- Interactive map of Lake Macdonald
- Location: Western Australia and Northern Territory
- Coordinates: 23°30′S 129°00′E﻿ / ﻿23.500°S 129.000°E
- Type: Salt lake
- Basin countries: Australia
- Max. length: 58 km (36 mi)
- Max. width: 23 km (14 mi)

= Lake Macdonald =

Lake in Western Australia and Northern Territory

Lake Macdonald (Pintupi: Karrkurutinyja) is an ephemeral lake that straddles the border between Western Australia and the Northern Territory. It lies south of Lake Mackay, and south-west of Kintore, Northern Territory. Lying in country inhabited by Indigenous Australians for many thousands of years, it was first visited by Europeans in 1889, as part of an expedition supported by the Royal Geographical Society of South Australia.
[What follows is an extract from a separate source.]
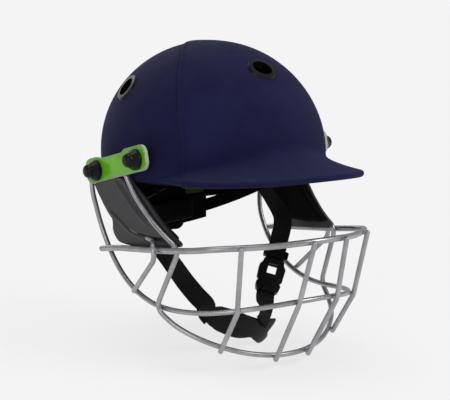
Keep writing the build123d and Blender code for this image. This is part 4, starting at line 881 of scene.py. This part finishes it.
RIGHT_SEW = [cup_place(x, z) for x, z in ((-41, -132), (-37, -138))]
LEFT_SEW = [cup_place(x, z) for x, z in ((29.5, -147), (25, -151))]
right_line = webbing(
    "strap_right", "right_strap",
    [(-EYE_X, 31.906, 3.381), (-88, 32, -16), (-88, 15, -33), (-87, -5, -50), (-81, -26, -68), (-70, -31, -85),
     (-59, -34, -101), (-51, -41, -114), (-44, -47, -124)] + RIGHT_SEW,
    [(-1, 0, 0), (-1, 0, 0), (-1, -0.1, 0), (-0.95, -0.3, 0), (-0.85, -0.5, 0.1), (-0.8, -0.6, 0.15),
     (-0.75, -0.65, 0.2), (-0.65, -0.75, 0.2), (-0.6, -0.8, 0.2)] + [cup_out(p) for p in RIGHT_SEW], -1)
webbing(
    "strap_left_upper", "left_upper_strap",
    [(EYE_X, 31.906, 3.381), (88, 32, -16), (87.5, 12, -35), (86, -7, -50), (83.5, -12.5, -61),
     (79.8, -12.6, -74)] + [buckle_place(down) for down in (-14, -6, 1.5)],
    [(-1, 0, 0), (-1, 0, 0), (-0.95, -0.25, -0.1), (-0.8, -0.6, 0.1), (-0.62, -0.75, 0.3),
     (-0.5, -0.76, 0.42)] + [BUCKLE_FACE] * 3, 1)
lower_line = webbing(
    "strap_left_lower", "left_lower_strap",
    [buckle_place(31.5), buckle_place(38), (42, -34.5, -134), (35.5, -43, -140.8)] + LEFT_SEW,
    [BUCKLE_FACE, BUCKLE_FACE, (-0.3, -0.8, 0.48), (0.12, -0.94, 0.22)] + [cup_out(p) for p in LEFT_SEW])
box_stitches("strap_stitches_right", *right_line)
box_stitches("strap_stitches_left", *lower_line)


# Padding is swollen by a cloth simulation and held where it lies on its seat
SWELL_STEPS, QUICK_SHARE = 20, 0.6
SWELL = {"quality": 4, "mass": 0.1, "tension_stiffness": 10.0, "compression_stiffness": 10.0,
         "bending_stiffness": 0.3, "use_pressure": True, "uniform_pressure_force": 4.0}


def settled(obj):
    """Take the modifiers' result as the piece's own mesh."""
    graph = bpy.context.evaluated_depsgraph_get()
    mesh = bpy.data.meshes.new_from_object(obj.evaluated_get(graph))
    obj.modifiers.clear()
    obj.data = mesh


def vertex_values(mesh, kind):
    """Vertex places (co) or normals of a mesh as an array."""
    values = np.zeros(len(mesh.vertices) * 3)
    mesh.vertices.foreach_get(kind, values)
    return values.reshape(-1, 3)


def padding(name, node_name, voxel, cap, seat, body="helmet", slot="pad_fabric", shrink=0.0004):
    """Padded copy of a CAD solid, swollen up to a cap except towards its seat, a function of place and normal."""
    source = NODES[node_name]
    mesh = source.data.copy()
    mesh.transform(source.matrix_world)
    obj = bpy.data.objects.new(name, mesh)
    bpy.context.scene.collection.objects.link(obj)
    remesh = obj.modifiers.new("remesh", "REMESH")
    remesh.mode = "VOXEL"
    remesh.voxel_size = voxel
    settled(obj)
    flat, out = vertex_values(obj.data, "co"), vertex_values(obj.data, "normal")
    held = np.array([seat(p / MM, n) for p, n in zip(flat, out)])
    start = flat - out * shrink * (~held)[:, None]
    obj.data.vertices.foreach_set("co", start.ravel())
    obj.data.update()
    cloth = obj.modifiers.new("swell", "CLOTH")
    for key, value in SWELL.items():
        setattr(cloth.settings, key, value)
    cloth.settings.effector_weights.gravity = 0.0
    cloth.point_cache.frame_start = 1
    cloth.point_cache.frame_end = SWELL_STEPS
    for step in range(1, SWELL_STEPS + 1):
        bpy.context.scene.frame_set(step)
    graph = bpy.context.evaluated_depsgraph_get()
    swollen = vertex_values(obj.evaluated_get(graph).to_mesh(), "co")
    obj.modifiers.clear()
    bpy.context.scene.frame_set(1)
    move = swollen - start
    far = np.linalg.norm(move, axis=1, keepdims=True)
    move *= np.minimum(1.0, cap / np.maximum(far, 1e-9))
    move[held] = 0.0
    obj.data.vertices.foreach_set("co", (start + move).ravel())
    obj.data.update()
    smooth = obj.modifiers.new("smooth", "SMOOTH")
    smooth.factor = 0.5
    smooth.iterations = 2
    finer = obj.modifiers.new("finer", "SUBSURF")
    finer.levels = finer.render_levels = 1
    settled(obj)
    obj.data.materials.clear()
    obj.data.materials.append(MATERIALS[slot])
    obj.data.polygons.foreach_set("use_smooth", [True] * len(obj.data.polygons))
    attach(obj, body)
    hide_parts(node_name)


def from_dome(point, normal):
    """Whether a face looks out towards the shell."""
    return bool(normal @ unit(point - [0, 0, 10.0]) > 0.35)


for pad in ("brow_pad", "crown_pad", "side_pad_left", "side_pad_right"):
    padding(f"{pad}_cushion", pad, 0.0024, 0.0022, from_dome)
padding("ear_pad_left_cushion", "ear_pad_left", 0.0020, 0.0009, lambda p, n: n[0] > 0.3)
padding("ear_pad_right_cushion", "ear_pad_right", 0.0020, 0.0009, lambda p, n: n[0] < -0.3)
padding("cradle_cushion", "cradle_pad", 0.0016, 0.0012, lambda p, n: n[1] > 0.2, "fit_band")
padding("cup_lining_cushion", "chin_cup_lining", 0.0009, 0.0006, lambda p, n: n[1] < -0.2, "chin_strap",
        shrink=0.0)
padding("cup_shell", "chin_cup", 0.0010, 0.0005, lambda p, n: n[1] > 0.2, "chin_strap", "cup_leather",
        shrink=0.0)


# Ear guards: their own plane, the ridge on it and the moulding over the wire's end
EAR_MIDDLE, EAR_LENGTH, EAR_HEIGHT, EAR_FACE = (107.0, 0.0, 0.0), 88.0, 63.0, 4.6
EAR_LEAN_Y, EAR_LEAN_Z = 0.080, 0.083
EAR_OUT = unit([1.0, -EAR_LEAN_Y, -EAR_LEAN_Z])
EAR_FORWARD = unit([-EAR_LEAN_Y, -1.0, 0.0])
EAR_DOWN = np.cross(EAR_OUT, EAR_FORWARD)
EAR_RIDGE = ((-0.103, 0.02), (-0.011, 0.131), (0.17, 0.379), (0.30, 0.52), (0.42, 0.65))
RIDGE_PROFILE = [(-6.5, 0.0), (-4.2, 0.35), (-1.6, 1.15), (-0.4, 1.7), (0.4, 1.65), (1.2, 0.8), (2.2, 0.0)]
RIDGE_POINTS = 44
SLEEVE_PLACES = [(19.8, -33.0), (9.0, -38.8), (-12.6, -50.7), (-40.5, -53.6)]
SLEEVE_OUT, SLEEVE_RADIUS, SLEEVE_SIDES = 2.8, (3.3, 3.2), 14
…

The expedition was led by William Tietkens; its activities included the first known photographs taken of Uluru. The lake is named after the secretary of the Victorian branch of the Geographical Society at that time.

The lake marks the southern boundary of the Kiwirrkurra Indigenous Protected Area.

The land around Karrkurutinyja was the birthplace of contemporary Indigenous Australian artists including Yala Yala Gibbs Tjungarrayi, Shorty Lungkarta Tjungurrayi and Narputta Nangala, mother of Daisy Jugadai Napaltjarri.